-- Start Information shown --
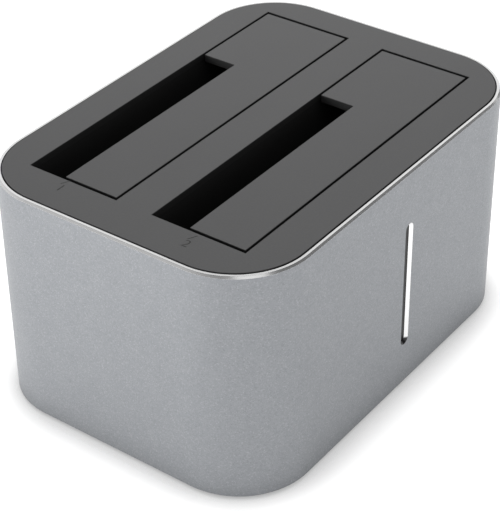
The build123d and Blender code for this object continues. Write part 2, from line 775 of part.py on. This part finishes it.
# Push buttons: a cap with a flange behind the panel and a stem, and the switch body that it enters
buttons = (("power", power_x, power_button_radius, power_button_proud, power_travel,
            power_body_width, power_body_length),
           ("clone", clone_x, clone_button_radius, clone_button_proud, clone_travel,
            clone_body_width, clone_body_length))
for name, button_x, radius, proud, travel, switch_width, switch_length in buttons:
    cap_face = panel_face + proud
    flange_face = panel_back - button_gap
    switch_face = flange_face - button_flange_thickness - travel - button_gap
    stem_end = switch_face - stem_overrun
    with BuildPart() as button:
        with BuildSketch(facing_rear(cap_face)):
            with Locations((button_x, port_axis)):
                Circle(radius)
        extrude(amount=cap_face - flange_face)
        chamfer(button.faces().sort_by(Axis.Y)[-1].edges(), button_edge)
        with BuildSketch(facing_rear(flange_face)):
            with Locations((button_x, port_axis)):
                hidden_round(radius + button_gap + button_flange)
        extrude(amount=button_flange_thickness)
        with BuildSketch(facing_rear(flange_face - button_flange_thickness)):
            with Locations((button_x, port_axis)):
                hidden_round(stem_radius)
        extrude(amount=flange_face - button_flange_thickness - stem_end)
    keep(button.part, f"{name}_button")
    with BuildPart() as switch:
        with BuildSketch(Plane.XY.offset(board_top)):
            with Locations((button_x, switch_face - switch_length / 2)):
                Rectangle(switch_width, switch_length)
        extrude(amount=switch_height)
        with BuildSketch(facing_rear(switch_face)):
            with Locations((button_x, port_axis)):
                hidden_round(stem_radius + button_gap)
        extrude(amount=stem_overrun + travel + button_gap, mode=Mode.SUBTRACT)
    keep(switch.part, f"{name}_switch")

# Light guide: a bar in the front slot with a flange behind the wall, and the board that lights it
guide_inset = light_slot_chamfer + light_guide_play
guide_width = light_slot_width - 2 * guide_inset
guide_height = light_slot_height - 2 * guide_inset
with BuildPart() as light_guide:
    with BuildSketch(facing_rear(flange_front)):
        with Locations((light_slot_x, light_centre)):
            SlotOverall(guide_height, guide_width, rotation=90)
    extrude(amount=wall + light_guide_gap - light_guide_recess)
    with BuildSketch(facing_rear(flange_front)):
        with Locations((light_slot_x, light_centre)):
            Rectangle(light_slot_width + 2 * light_flange_lip, light_slot_height + 2 * light_flange_lip)
    extrude(amount=-light_flange)
keep(light_guide.part, "light_guide")

led_levels = [light_centre + (i - (led_count - 1) / 2) * led_spacing for i in range(led_count)]
with BuildPart() as status_leds:
    with BuildSketch(facing_rear(led_front)):
        with Locations(*[(light_slot_x, level) for level in led_levels]):
            Rectangle(led_width, led_height)
    extrude(amount=-led_thickness)
keep(status_leds.part, "status_leds")

with BuildPart() as light_board:
    light_board_top = led_levels[-1] + led_height / 2 + light_board_margin
    with BuildSketch(facing_rear(light_board_front)):
        with Locations((light_slot_x, (board_bottom + light_board_top) / 2)):
            Rectangle(light_board_width, light_board_top - board_bottom)
    extrude(amount=-light_board_thickness)
keep(light_board.part, "light_board")
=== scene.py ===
from math import atan2, cos, pi, radians, sin

import bpy
from mathutils import Matrix, Vector


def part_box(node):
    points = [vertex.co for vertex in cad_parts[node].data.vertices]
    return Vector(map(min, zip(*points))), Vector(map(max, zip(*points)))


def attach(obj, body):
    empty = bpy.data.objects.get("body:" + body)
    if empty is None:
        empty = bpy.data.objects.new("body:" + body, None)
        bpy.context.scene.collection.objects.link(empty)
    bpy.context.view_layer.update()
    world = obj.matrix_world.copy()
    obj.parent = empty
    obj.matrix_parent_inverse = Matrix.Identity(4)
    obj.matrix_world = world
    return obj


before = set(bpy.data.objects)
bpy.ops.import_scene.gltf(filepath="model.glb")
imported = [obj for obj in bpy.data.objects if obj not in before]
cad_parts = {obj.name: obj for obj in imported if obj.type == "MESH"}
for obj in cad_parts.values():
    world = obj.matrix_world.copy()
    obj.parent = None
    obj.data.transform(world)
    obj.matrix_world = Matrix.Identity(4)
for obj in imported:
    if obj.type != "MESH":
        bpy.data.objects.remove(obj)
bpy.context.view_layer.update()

# Sizes are in metres, in the frame of the model: front face to -Y, +Z up
MM = 0.001
body_low, body_high = [Vector(corner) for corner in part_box("sleeve")]
guide_low, guide_high = [Vector(corner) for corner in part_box("light_guide")]
cover_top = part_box("top_cover")[1][2]

# Sleeve: its polished cuts, at the rim, the light slot and the rear opening, and the painted shade at the
# light slot's lower end
rim_chamfer = 0.5 * MM
rim_edge = 0.08 * MM
wall = 2.2 * MM
cut_edge = 0.02 * MM
slot_half_width = 1.8 * MM
slot_low = 14.1 * MM
slot_shaded_end = 1.2 * MM
slot_shade_blend = 0.5 * MM
rear_cut_half_width = 39.8 * MM
rear_cut_low = 13.2 * MM
rear_cut_high = 28.8 * MM

# Grains and tints of the surfaces
grain_size = 0.26 * MM
mottle_size = 5 * MM
cover_grain_size = 0.45 * MM
base_grain_size = 0.6 * MM
rubber_grain_size = 0.3 * MM
broad_size = 14 * MM
# More than cover_skin below its top, the cover is painted near black as shade in the gaps and slots
cover_skin = 0.12 * MM
cool_share = 1.02

# Engraved marks on the cover; a type size is type_share times its numerals' height
numeral_height = 2.9 * MM
type_share = 1.4
leader_width = 0.34 * MM
leader_steps = 6
label_lift = 0.02 * MM
label_thickness = 0.005 * MM
# Painted highlight: a lighter copy of each mark, shifted under it, stands for the light on the engraving's
# lip
painted_highlight_shift = Vector((-0.1 * MM, -0.06 * MM, -0.012 * MM))
painted_lip_highlight_tone = 0.13
engraved_tone = 0.02

# Studio: the mirrored ceiling, from the horizon up
ceiling_start = 0.04
ceiling_end = 0.4
ceiling_tone = 0.2
ceiling_shift_left = -0.62
ceiling_shift_right = 0.3
backdrop_strength = 0.8
floor_half_width = 4.0
floor_tone = 0.95
floor_glow = 0.52
# Painted contact shadow: the floor's colour and glow darken with ambient occlusion near the object
painted_contact_shadow_reach = 11 * MM
painted_contact_shadow_tone = 0.55
painted_contact_shadow_openness = 0.5
lamp_target = Vector((0, 0, 0.03))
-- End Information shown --
Your task is to reproduce exactly the lines beginning at the line containing "led_levels = [light_centre" and ending at the line containing "imported = [obj", inclusive.

led_levels = [light_centre + (i - (led_count - 1) / 2) * led_spacing for i in range(led_count)]
with BuildPart() as status_leds:
    with BuildSketch(facing_rear(led_front)):
        with Locations(*[(light_slot_x, level) for level in led_levels]):
            Rectangle(led_width, led_height)
    extrude(amount=-led_thickness)
keep(status_leds.part, "status_leds")

with BuildPart() as light_board:
    light_board_top = led_levels[-1] + led_height / 2 + light_board_margin
    with BuildSketch(facing_rear(light_board_front)):
        with Locations((light_slot_x, (board_bottom + light_board_top) / 2)):
            Rectangle(light_board_width, light_board_top - board_bottom)
    extrude(amount=-light_board_thickness)
keep(light_board.part, "light_board")
=== scene.py ===
from math import atan2, cos, pi, radians, sin

import bpy
from mathutils import Matrix, Vector


def part_box(node):
    points = [vertex.co for vertex in cad_parts[node].data.vertices]
    return Vector(map(min, zip(*points))), Vector(map(max, zip(*points)))


def attach(obj, body):
    empty = bpy.data.objects.get("body:" + body)
    if empty is None:
        empty = bpy.data.objects.new("body:" + body, None)
        bpy.context.scene.collection.objects.link(empty)
    bpy.context.view_layer.update()
    world = obj.matrix_world.copy()
    obj.parent = empty
    obj.matrix_parent_inverse = Matrix.Identity(4)
    obj.matrix_world = world
    return obj


before = set(bpy.data.objects)
bpy.ops.import_scene.gltf(filepath="model.glb")
imported = [obj for obj in bpy.data.objects if obj not in before]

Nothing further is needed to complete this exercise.